* **SHORT EXERCISE**
Set down word for word each line from the start of the listing through the line that contains "blade_t = 0.3; // [0.2:0.05:0.5]", both included.

********

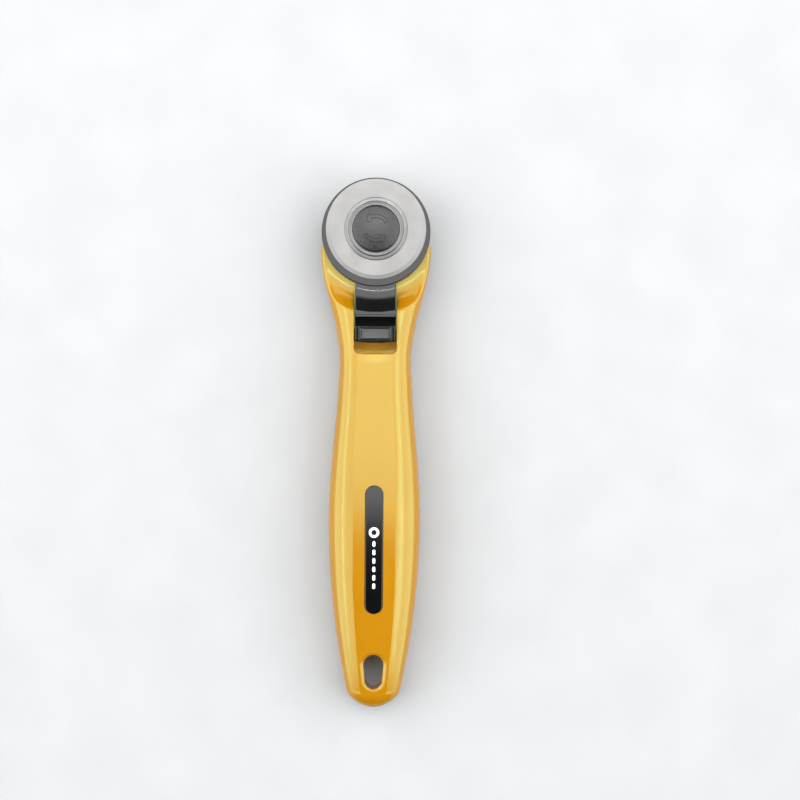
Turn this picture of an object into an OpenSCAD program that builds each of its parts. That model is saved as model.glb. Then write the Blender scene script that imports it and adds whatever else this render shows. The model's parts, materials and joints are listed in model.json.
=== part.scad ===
// Hand-held rotary cutter for fabric: a hollow two-part handle, a small round blade on a keyed
// bolt, a guard disc that a thumb slider draws back, and a screw-on knob behind the head.
// It lies on its back. +Z leaves the blade's face, +Y runs along the handle towards the blade.
// Outlines are worked out as distances back from the bolt's axis, towards the tail.

/* [Overall] */
// Distance from the bolt's axis to the end of the tail
tail_reach = 133.7; // [120:0.1:165]
// Radius of the round blade
blade_r = 14; // [13:0.1:16.8]
// Thickness of the blade
blade_t = 0.3; // [0.2:0.05:0.5]

/* [Handle outline] */
// Half the handle's width at the shoulders beside the blade
shoulder_half_w = 15.5; // [13.5:0.1:19]
// Half the handle's width at the narrow grip behind the slider
waist_half_w = 10.2; // [9.6:0.1:13]
// Half the handle's width at the belly
belly_half_w = 12.85; // [10.6:0.1:16]
// Half the handle's width at the corners of the tail
tail_half_w = 7.45; // [6.4:0.05:9.5]
// How far behind the bolt the shoulders begin
shoulder_s = 4.7; // [4:0.1:5.6]
// How far behind the bolt the narrowest grip lies
waist_s = 36.5; // [34:0.1:44]
// How far behind the bolt the belly is widest
belly_s = 81; // [67:0.5:97]
// Length of the rounded end beyond the tail's corners
tail_round = 4.3; // [3.4:0.1:6]
// Radius of the head's nose in front of the bolt
nose_r = 10.6; // [9:0.1:11.2]

/* [Handle depth] */
// Height of the split between the two shells above the back
split_h = 7; // [5.9:0.1:8.4]
// Height of the handle's front face at the rim of the bowl
crest_h = 15.4; // [14.7:0.1:18]
// Height of the handle's front face at the belly
belly_h = 17; // [15.4:0.1:20.4]
// Height of the handle's front face at the tail's corners
tail_h = 12.8; // [10.7:0.1:15]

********

* **SOLUTION BELOW**
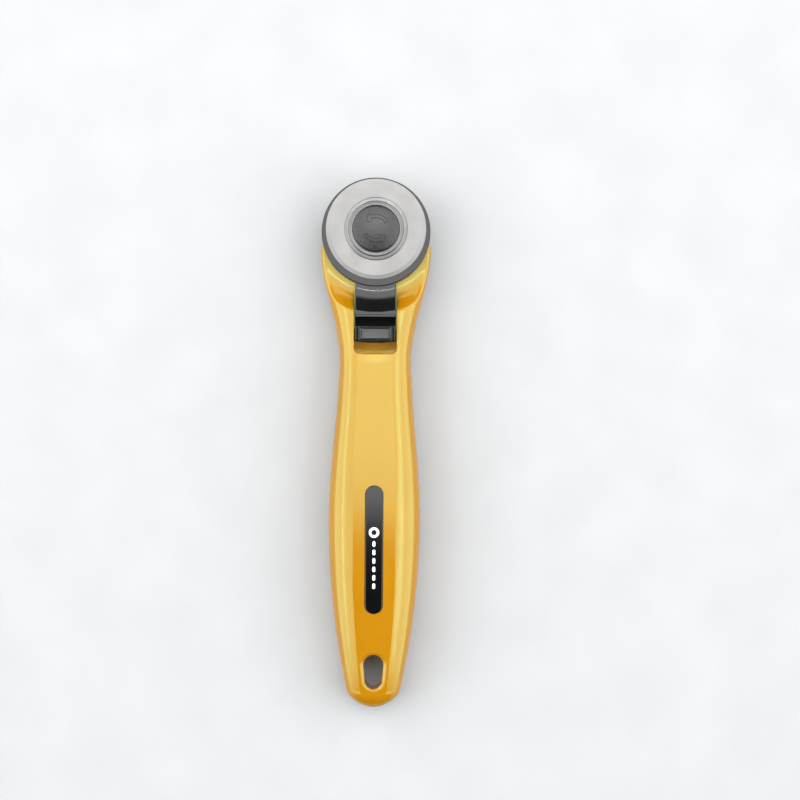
Turn this picture of an object into an OpenSCAD program that builds each of its parts. That model is saved as model.glb. Then write the Blender scene script that imports it and adds whatever else this render shows. The model's parts, materials and joints are listed in model.json.
=== part.scad ===
// Hand-held rotary cutter for fabric: a hollow two-part handle, a small round blade on a keyed
// bolt, a guard disc that a thumb slider draws back, and a screw-on knob behind the head.
// It lies on its back. +Z leaves the blade's face, +Y runs along the handle towards the blade.
// Outlines are worked out as distances back from the bolt's axis, towards the tail.

/* [Overall] */
// Distance from the bolt's axis to the end of the tail
tail_reach = 133.7; // [120:0.1:165]
// Radius of the round blade
blade_r = 14; // [13:0.1:16.8]
// Thickness of the blade
blade_t = 0.3; // [0.2:0.05:0.5]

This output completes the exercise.